### Task statement
Give the count of lines holding the string "Blender" and nothing else.

### Listed records
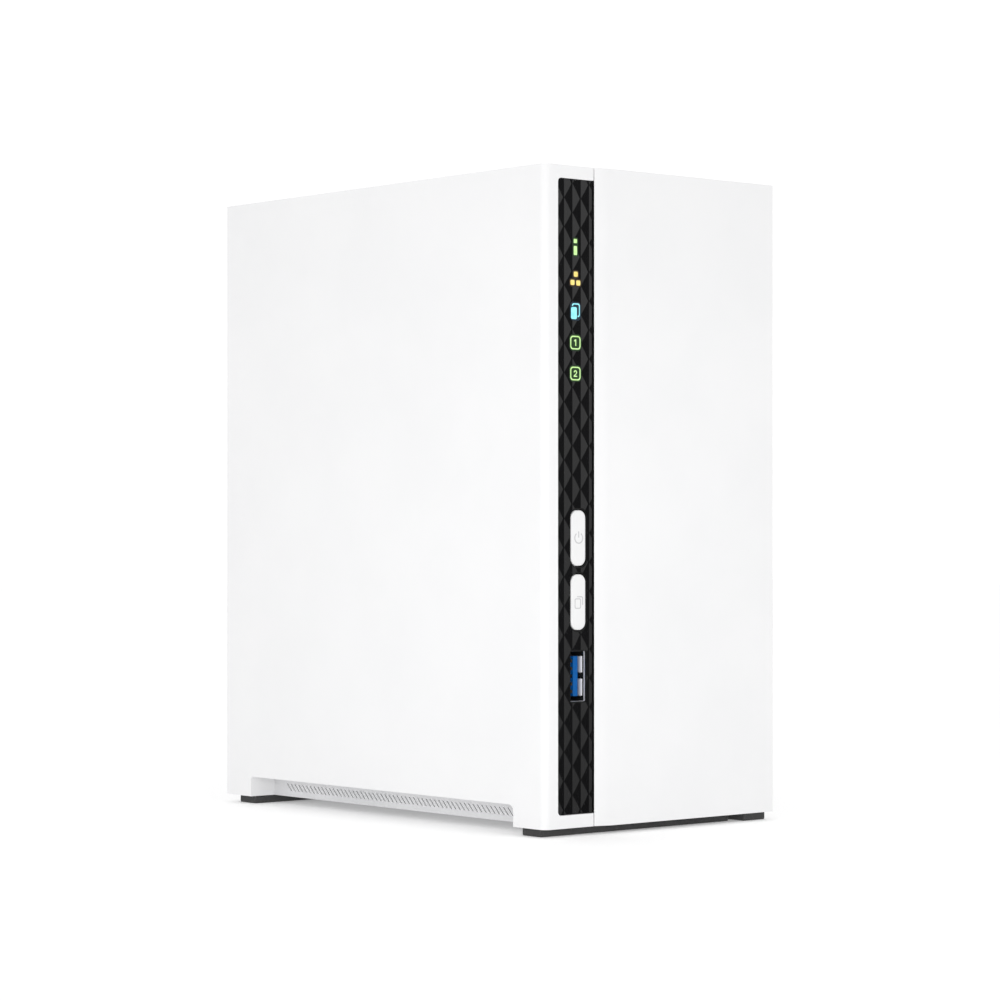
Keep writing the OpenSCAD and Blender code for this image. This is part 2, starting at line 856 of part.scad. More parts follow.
module rear_usb_shell() {
    color("silver")
        for (x = rear_usb_x)
            usb_can(x, rear_usb_z, socket_end - 17, socket_end);
}

module rear_usb_tongues() {
    color("ghostwhite")
        for (x = rear_usb_x)
            translate([0, 2 * socket_end - 17, 0]) mirror([0, 1, 0])
                usb_tongue(x, rear_usb_z, socket_end - 17, socket_end, 1);
}

// Network socket, with a stepped mouth for the plug and its latch.
module network_jack() {
    y0 = socket_end - jack_size.z;
    z0 = jack_z - jack_size.y / 2;
    mouth_w = 11.8;
    mouth_h = 7.2;
    latch_w = 6.2;
    color("lightgray")
        difference() {
            slab([board_x1, y0, z0], [board_x1 + jack_size.x, socket_end, z0 + jack_size.y]);
            slab([board_x1 + 4.6, y0 + 6, jack_z - mouth_w / 2],
                 [board_x1 + 4.6 + mouth_h, socket_end + 1, jack_z + mouth_w / 2]);
            slab([board_x1 + 1.8, y0 + 8, jack_z - latch_w / 2],
                 [board_x1 + 5, socket_end + 1, jack_z + latch_w / 2]);
        }
}

// Barrel inlet for the power supply.
module power_jack() {
    y0 = in_rear - inlet_size.z;
    color([0.1, 0.1, 0.1])
        difference() {
            slab([board_x1, y0, inlet_z - inlet_size.y / 2],
                 [board_x1 + inlet_size.x, in_rear, inlet_z + inlet_size.y / 2]);
            rod_y(inlet_x, inlet_z, inlet_r, in_rear - inlet_depth, in_rear + 1);
            rod_y(inlet_x, inlet_z, inlet_pin_r, y0 + 1, in_rear);
        }
}

module power_jack_pin() {
    color("gold") rod_y(inlet_x, inlet_z, inlet_pin_r, in_rear - inlet_size.z + 1, in_rear - 0.8);
}

// Small switch behind the pinhole, and the pin that moves in it.
module reset_switch() {
    color("dimgray")
        difference() {
            slab([board_x1, reset_y, reset_z - 3], [board_x1 + 4.4, reset_y + 3.5, reset_z + 3]);
            rod_y(reset_x, reset_z, reset_hole_r + screw_fit, reset_y + 1, reset_y + 5);
        }
}

module reset_plunger() {
    color("black") rod_y(reset_x, reset_z, reset_hole_r, reset_y + 1.6, reset_y + 4.6);
}

// ---- Fan -----------------------------------------------------------------------------------

module fan_frame() {
    half = fan_size / 2;
    color([0.13, 0.13, 0.14]) {
        difference() {
            upright(fan_y0, fan_y1) round_rect([fan_x, fan_z], [fan_size, fan_size], 3);
            rod_y(fan_x, fan_z, fan_bore_r, fan_y0 - 1, fan_y1 + 1);
            for (p = fan_screw_places)
                rod_y(p[0], p[1], screw_r + screw_fit, fan_y0 - 1, fan_y1 + 1);
        }
        difference() {
            union() {
                rod_y(fan_x, fan_z, fan_hub_r, fan_y1 - fan_strut_t, fan_y1);
                for (a = [45 : 120 : 285])
                    translate([fan_x, fan_y1 - fan_strut_t, fan_z]) rotate([0, a, 0])
                        translate([0, 0, -1.5]) cube([half - 1.2, fan_strut_t, 3]);
                rod_y(fan_x, fan_z, 3.6, fan_y0 + 4.5, fan_y1);
            }
            rod_y(fan_x, fan_z, fan_shaft_r + screw_fit, fan_y0, fan_y1 + 1);
        }
    }
}

// Coils between the bearing tube and the rotor.
module fan_stator() {
    color("peru")
        difference() {
            rod_y(fan_x, fan_z, 10, fan_y0 + 5, fan_y1 - fan_strut_t);
            rod_y(fan_x, fan_z, 3.6, fan_y0, fan_y1);
        }
}

// Hub cup and blades.
module fan_rotor() {
    y0 = fan_y0 + 0.8;
    y1 = fan_y1 - fan_strut_t - 0.5;
    color([0.16, 0.16, 0.17]) {
        difference() {
            rod_y(fan_x, fan_z, fan_hub_r, y0, y1);
            rod_y(fan_x, fan_z, fan_hub_r - 1.5, y0 + 1.6, y1 + 1);
            rod_y(fan_x, fan_z, fan_shaft_r, y0 + 0.8, y1 + 1);
        }
        intersection() {
            difference() {
                rod_y(fan_x, fan_z, fan_bore_r - 1, y0, y1);
                rod_y(fan_x, fan_z, fan_hub_r - 0.7, y0 - 1, y1 + 1);
            }
            union()
                for (i = [0 : fan_blades - 1])
                    translate([fan_x, (y0 + y1) / 2, fan_z]) rotate([0, i * 360 / fan_blades, 0])
                        rotate([38, 0, 0]) translate([fan_hub_r - 3, -0.7, -11])
                            cube([fan_bore_r, 1.4, 22]);
        }
    }
}

module fan_shaft() {
    color("silver") rod_y(fan_x, fan_z, fan_shaft_r, fan_y0 + 1.6, fan_y1 - 1);
}

module fan_screws() {
    color("silver")
        for (p = fan_screw_places)
            screw_y(p[0], p[1], y_rear - head_t, wall + 6, -1);
}

// Sleeved leads from the fan down to the mainboard.
module fan_lead() {
    color("black") {
        for (i = [0 : len(lead_route) - 2])
            hull()
                for (p = [lead_route[i], lead_route[i + 1]])
                    translate(p) sphere(lead_r, $fn = 16);
        slab([board_x1, 47, 50], [board_x1 + 5, 55, 54.8]);
    }
}

// ---- Drive cage and drives -----------------------------------------------------------------

// Rows of upright slots for the air that the fan draws past the drives.
module cage_slots(middles, count) {
    for (m = middles, z = cage_slot_z, i = [0 : count - 1])
        round_rect([m + (i - (count - 1) / 2) * cage_slot_pitch, z], [cage_slot_w, cage_slot_h], 1.7);
}

// Left wall of the cage, with a slot for the backplane.
module cage_side() {
    color([0.7, 0.72, 0.74])
        difference() {
            slab([cage_x0, cage_y0, cage_z0], [cage_x0 + cage_t, cage_y1, cage_z1]);
            sideways(cage_x0 - 1, cage_x0 + cage_t + 1) {
                cage_slots([drive_y0 + drive_w * 0.28, drive_y0 + drive_w * 0.72], 5);
                round_rect([socket_y0 + 18.5, backplane_z + 0.8], [44, 6], 1);
            }
        }
}

// Front or rear wall of the cage, folded out into a foot that is screwed to the floor.
module cage_end(y0, foot_y0) {
    drive_mid = drive_x0 + drive_t / 2;
    color([0.7, 0.72, 0.74])
        difference() {
            union() {
                slab([cage_x0 + cage_t, y0, cage_z0], [cage_x1, y0 + cage_t, cage_z1]);
                slab([cage_x0 + cage_t, foot_y0, cage_z0],
                     [cage_foot_x, foot_y0 + cage_flange + cage_t, cage_z0 + cage_t]);
            }
            // The cover's flange, lap and lower screw boss pass the right end of the wall
            slab([floor_x - lap - 1, y0 - 1, z_low], [cage_x1 + 1, y0 + 2, cage_z0 + 6]);
            slab([cover_boss_x - cover_boss_r - 0.8, y0 - 1, z_low],
                 [cage_x1 + 1, y0 + 2, cover_boss_z[0] + cover_boss_r + 0.8]);
            upright(y0 - 1, y0 + 2) cage_slots([drive_mid, drive_mid + drive_pitch], 3);
            for (i = [0, 1], h = drive_holes)
                rod_y(drive_x0 + i * drive_pitch + drive_hole_x, drive_z0 + h, screw_r, y0 - 1, y0 + 2);
            for (x = cage_screw_x, y = [cage_y0 - cage_flange / 2, cage_y1 + cage_flange / 2])
                rod_z(x, y, screw_r, cage_z0 - 1, cage_z0 + 3);
        }
}

module cage_front() cage_end(cage_y0, cage_y0 - cage_flange);
module cage_rear() cage_end(cage_y1 - cage_t, cage_y1 - cage_t);

module cage_screws() {
    color("silver")
        for (x = cage_screw_x, y = [cage_y0 - cage_flange / 2, cage_y1 + cage_flange / 2])
            screw_z(x, y, cage_z0 + cage_t, cage_t + 1.2);
}

module drive_screws() {
    color("silver")
        for (i = [0, 1], h = drive_holes) {
            x = drive_x0 + i * drive_pitch + drive_hole_x;
            screw_y(x, drive_z0 + h, cage_y0, 5, 1);
            screw_y(x, drive_z0 + h, cage_y1, 5, -1);
        }
}

// Board under the drives, and the sockets that they plug into.
module backplane() {
    color("darkgreen")
        slab([backplane_x0, socket_y0 - 3, backplane_z],
             [backplane_x1, socket_y1 + 3, backplane_z + board_t]);
}

module backplane_sockets() {
    color("black") {
        for (i = [0, 1]) {
            x = drive_x0 + i * drive_pitch;
            slab([x + 3, socket_y0 + 0.5, backplane_z + board_t], [x + 8, socket_y1 - 0.5, socket_z]);
        }
        slab([board_x1, socket_y0, backplane_z + board_t], [backplane_x0 + 4, socket_y1, backplane_z + 6]);
    }
}

// Cast body of a drive, with a pocket for its connector and tapped holes in both edges.
module drive_casting(i) {
    x0 = drive_x0 + i * drive_pitch;
    mid_y = (drive_y0 + drive_y1) / 2;
    color("lightgray")
        difference() {
            slab([x0 + drive_board_gap, drive_y0, drive_z0],
                 [x0 + drive_t - drive_lid_t, drive_y1, drive_z1]);
            slab([x0, socket_y0, drive_z0 - 1], [x0 + 9, socket_y1, drive_z0 + 6]);
            rod_x(mid_y, drive_z0 + 95, 16, x0 + 1, x0 + drive_board_gap + 1);
            slab([x0 + 1, drive_y0 + 8, drive_z0 + 12],
                 [x0 + drive_board_gap + 1, drive_y1 - 8, drive_z0 + 66]);
            for (h = drive_holes) {
                rod_y(x0 + drive_hole_x, drive_z0 + h, screw_r, drive_y0 - 1, drive_y0 + 5);
                rod_y(x0 + drive_hole_x, drive_z0 + h, screw_r, drive_y1 - 5, drive_y1 + 1);
            }
        }
    color("black")
        slab([x0 + 3, socket_y0 + 0.5, socket_z], [x0 + 9, socket_y1 - 0.5, drive_z0 + 6]);
}

// Pressed steel lid with a raised round.
module drive_lid(i) {
    x1 = drive_x0 + i * drive_pitch + drive_t;
    color([0.8, 0.81, 0.82]) {
        slab([x1 - drive_lid_t, drive_y0 + 1.5, drive_z0 + 1.5], [x1 - 0.4, drive_y1 - 1.5, drive_z1 - 1.5]);
        rod_x((drive_y0 + drive_y1) / 2, drive_z0 + 93, 44, x1 - drive_lid_t, x1);
    }
}

// Circuit board on the left face of a drive.
module drive_board(i) {
    x0 = drive_x0 + i * drive_pitch;
    color("darkgreen")
        difference() {
            slab([x0 + 0.6, drive_y0 + 3, drive_z0 + 7], [x0 + drive_board_gap, drive_y1 - 3, drive_z0 + 72]);
            rod_x(drive_y0 + 8, drive_z0 + 12, 2, x0, x0 + 3);
        }
}

module drive_1_casting() drive_casting(0);
module drive_1_lid() drive_lid(0);
module drive_1_board() drive_board(0);
module drive_2_casting() drive_casting(1);
module drive_2_lid() drive_lid(1);
module drive_2_board() drive_board(1);

// ---- Cover ---------------------------------------------------------------------------------

// Front plate, right side, top and bottom flange in one; it slides off towards the front.
module cover_shell() {
    boss_y1 = in_rear - seam;
    color("white")
        difference() {
            union() {
                linear_extrude_at(z_low, z_high)
                    polygon([
                        [plate_x, frame_y], [plate_x + plate_chamfer, y_front], [x_right, y_front],
                        [x_right, y_front + plate_t], [plate_x + 1.3, y_front + plate_t],
                        [plate_x + 1.3, strip_y - seam], [plate_x, strip_y - seam]
                    ]);
                slab([in_right, y_front + 1, z_low], [x_right, y_rear, z_high]);
                slab([plate_x, y_front + plate_t - 1, in_top], [x_right, y_rear, z_high]);
                slab([flange_x, y_front + 1, z_low], [x_right, y_rear, z_low + wall]);
                for (z = cover_boss_z) {
                    rod_y(cover_boss_x, z, cover_boss_r, boss_y1 - cover_boss_len, boss_y1);
                    slab([cover_boss_x, boss_y1 - cover_boss_len, z - 1.2], [in_right + 1, boss_y1, z + 1.2]);
                }
            }
            for (z = cover_boss_z)
                rod_y(cover_boss_x, z, screw_r + screw_fit, boss_y1 - cover_boss_len + 2, boss_y1 + 1);
        }
}

module linear_extrude_at(z0, z1) {
    translate([0, 0, z0]) linear_extrude(z1 - z0) children();
}

module cover_screws() {
    color("silver")
        for (p = cover_screw_places)
            screw_y(p[0], p[1], y_rear - head_t, cover_screw_len, -1);
}

// ---- Feet ----------------------------------------------------------------------------------

module foot(x0, x1, y0) {
    color([0.27, 0.27, 0.28]) slab([x0, y0, 0], [x1, y0 + foot_d, foot_h]);
}

module front_foot_bar() foot(foot_left_x, foot_right_x, y_front + foot_front);
module rear_foot_bar() foot(foot_left_x, foot_right_x, y_rear - foot_rear - foot_d);
module right_front_foot() foot(small_foot_x0, small_foot_x1, y_front + foot_front - 2.9);
module right_rear_foot() foot(small_foot_x0, small_foot_x1, y_rear - foot_rear - foot_d);

left_shell();
base_tray();
rear_panel();
status_strip();
status_lens();
network_lens();
copy_lens();
disk_1_lens();
disk_2_lens();
light_guide();
front_board();
front_switches();
power_button();
power_plunger();
copy_button();
copy_plunger();
mainboard();
processor();
heatsink();
memory_chips();
coin_cell();
buzzer();
capacitors();
board_screws();
standoffs();
front_usb_shell();
front_usb_tongue();
front_usb_contacts();
rear_usb_shell();
rear_usb_tongues();
network_jack();
power_jack();
power_jack_pin();
reset_switch();
reset_plunger();
fan_frame();
fan_stator();
fan_rotor();
fan_shaft();
fan_screws();
fan_lead();
cage_side();
cage_front();
cage_rear();
cage_screws();
drive_screws();
backplane();
backplane_sockets();
drive_1_casting();
drive_1_lid();
drive_1_board();
drive_2_casting();
drive_2_lid();
drive_2_board();
front_foot_bar();
rear_foot_bar();
cover_shell();
right_front_foot();
right_rear_foot();
cover_screws();
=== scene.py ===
"""Finishes and fine detail of a two-bay network storage unit, built round its CAD frame."""

import json
import math
import random

import bmesh
import bpy
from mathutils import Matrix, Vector


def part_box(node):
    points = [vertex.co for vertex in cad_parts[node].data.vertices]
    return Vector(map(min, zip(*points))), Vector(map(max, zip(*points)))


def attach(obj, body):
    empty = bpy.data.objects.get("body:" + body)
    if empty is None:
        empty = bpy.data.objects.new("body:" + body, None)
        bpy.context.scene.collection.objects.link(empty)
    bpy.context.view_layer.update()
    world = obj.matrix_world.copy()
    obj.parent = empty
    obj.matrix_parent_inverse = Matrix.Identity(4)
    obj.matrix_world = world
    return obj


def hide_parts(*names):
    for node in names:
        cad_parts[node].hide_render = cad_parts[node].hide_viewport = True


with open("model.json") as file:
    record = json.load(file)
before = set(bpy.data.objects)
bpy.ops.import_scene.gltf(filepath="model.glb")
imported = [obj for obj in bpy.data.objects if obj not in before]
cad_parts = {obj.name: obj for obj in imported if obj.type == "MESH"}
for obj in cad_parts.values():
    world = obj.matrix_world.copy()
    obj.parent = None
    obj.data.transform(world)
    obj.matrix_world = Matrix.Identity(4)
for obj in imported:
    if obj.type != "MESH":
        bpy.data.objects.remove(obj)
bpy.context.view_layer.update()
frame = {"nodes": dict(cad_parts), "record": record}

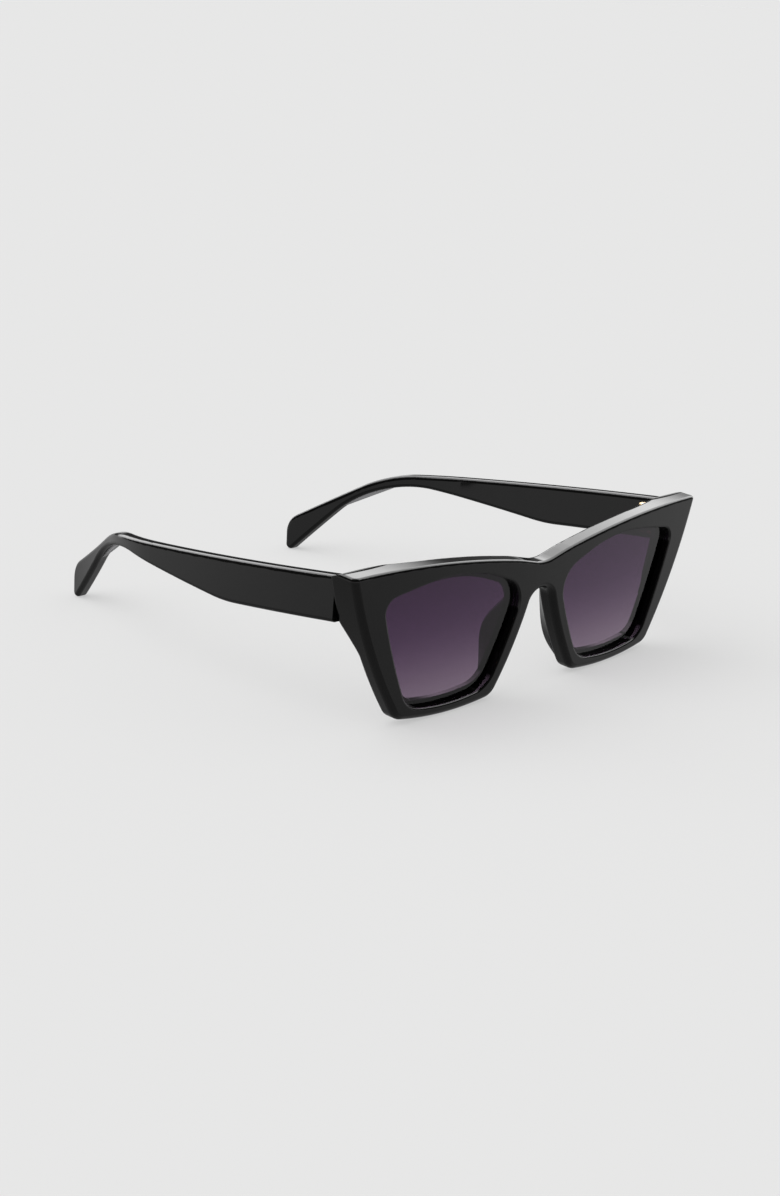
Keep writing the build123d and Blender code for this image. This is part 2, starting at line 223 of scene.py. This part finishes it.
def add_floor():
    half = FLOOR_SIZE / 2
    mesh = bpy.data.meshes.new("floor")
    corners = [(-half, -half, 0), (half, -half, 0), (half, half, 0), (-half, half, 0)]
    mesh.from_pydata(corners, [], [(0, 1, 2, 3)])
    floor = bpy.data.objects.new("floor", mesh)
    floor.visible_glossy = False
    bpy.context.scene.collection.objects.link(floor)
    material, tree, bsdf = shader("floor")
    bsdf.inputs["Base Color"].default_value = FLOOR_COLOR
    bsdf.inputs["Emission Color"].default_value = (1, 1, 1, 1)
    bsdf.inputs["Emission Strength"].default_value = FLOOR_GLOW
    bsdf.inputs["Roughness"].default_value = 1.0
    bsdf.inputs["Specular IOR Level"].default_value = 0.0
    mesh.materials.append(material)


def math_node(tree, operation, first, second=None):
    made = node(tree, "ShaderNodeMath", _operation=operation)
    for socket, value in zip(made.inputs, (first, second)):
        if isinstance(value, (int, float)):
            socket.default_value = value
        elif value is not None:
            tree.links.new(value, socket)
    return made.outputs["Value"]


def along(tree, direction, where):
    """How far the view direction points along another one."""
    dot = node(tree, "ShaderNodeVectorMath", _operation="DOT_PRODUCT")
    dot.inputs[1].default_value = direction
    tree.links.new(where, dot.inputs[0])
    return dot.outputs["Value"]


def band(tree, value, half, soft):
    """1 within half degrees either side, falling to 0 over the soft edge."""
    made = node(tree, "ShaderNodeMapRange", _interpolation_type="SMOOTHSTEP")
    made.inputs["From Min"].default_value = math.sin(math.radians(min(half + soft, 90)))
    made.inputs["From Max"].default_value = math.sin(math.radians(half))
    tree.links.new(math_node(tree, "ABSOLUTE", value), made.inputs["Value"])
    return made.outputs["Result"]


def soft_box(tree, where, heading, height, half_width, half_height, soft, brightness):
    h, v = math.radians(heading), math.radians(height)
    middle = (math.cos(v) * math.cos(h), math.cos(v) * math.sin(h), math.sin(v))
    side = (-math.sin(h), math.cos(h), 0)
    up = (-math.sin(v) * math.cos(h), -math.sin(v) * math.sin(h), math.cos(v))
    width = band(tree, along(tree, side, where), half_width, soft)
    tall = band(tree, along(tree, up, where), half_height, soft)
    ahead = math_node(tree, "GREATER_THAN", along(tree, middle, where), 0)
    shape = math_node(tree, "MULTIPLY", math_node(tree, "MULTIPLY", width, tall), ahead)
    return math_node(tree, "MULTIPLY", shape, brightness)


def add_light():
    """One world. Gloss sees soft boxes and a table top, the camera a backdrop, all else the dome and lamp."""
    world = bpy.data.worlds.new("studio")
    bpy.context.scene.world = world
    world.use_nodes = True
    tree = world.node_tree
    where = node(tree, "ShaderNodeTexCoord").outputs["Generated"]
    height = along(tree, (0, 0, 1), where)
    (deep, dark), (shallow, pale) = GROUND
    ground = between(tree, height, dark, pale, deep, shallow)
    seen = between(tree, height, 0, 1, *HORIZON)
    gloss = math_node(tree, "ADD", math_node(tree, "MULTIPLY", ground, seen), AMBIENT)
    for panel in PANELS:
        gloss = math_node(tree, "ADD", soft_box(tree, where, *panel), gloss)
    light = math_node(tree, "ADD", soft_box(tree, where, *LAMP), DOME)
    path = node(tree, "ShaderNodeLightPath")
    chosen = node(tree, "ShaderNodeMix", _data_type="FLOAT")
    tree.links.new(path.outputs["Is Glossy Ray"], chosen.inputs[0])
    tree.links.new(light, chosen.inputs[2])
    tree.links.new(gloss, chosen.inputs[3])
    shown = node(tree, "ShaderNodeMix", _data_type="FLOAT")
    tree.links.new(path.outputs["Is Camera Ray"], shown.inputs[0])
    tree.links.new(chosen.outputs[0], shown.inputs[2])
    shown.inputs[3].default_value = BACKDROP
    background = tree.nodes["Background"]
    background.inputs["Color"].default_value = (1, 1, 1, 1)
    tree.links.new(shown.outputs[0], background.inputs["Strength"])


bpy.context.scene.view_settings.view_transform = "Standard"
add_camera()
paint()
add_floor()
add_light()

bpy.context.view_layer.update()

### The reply
2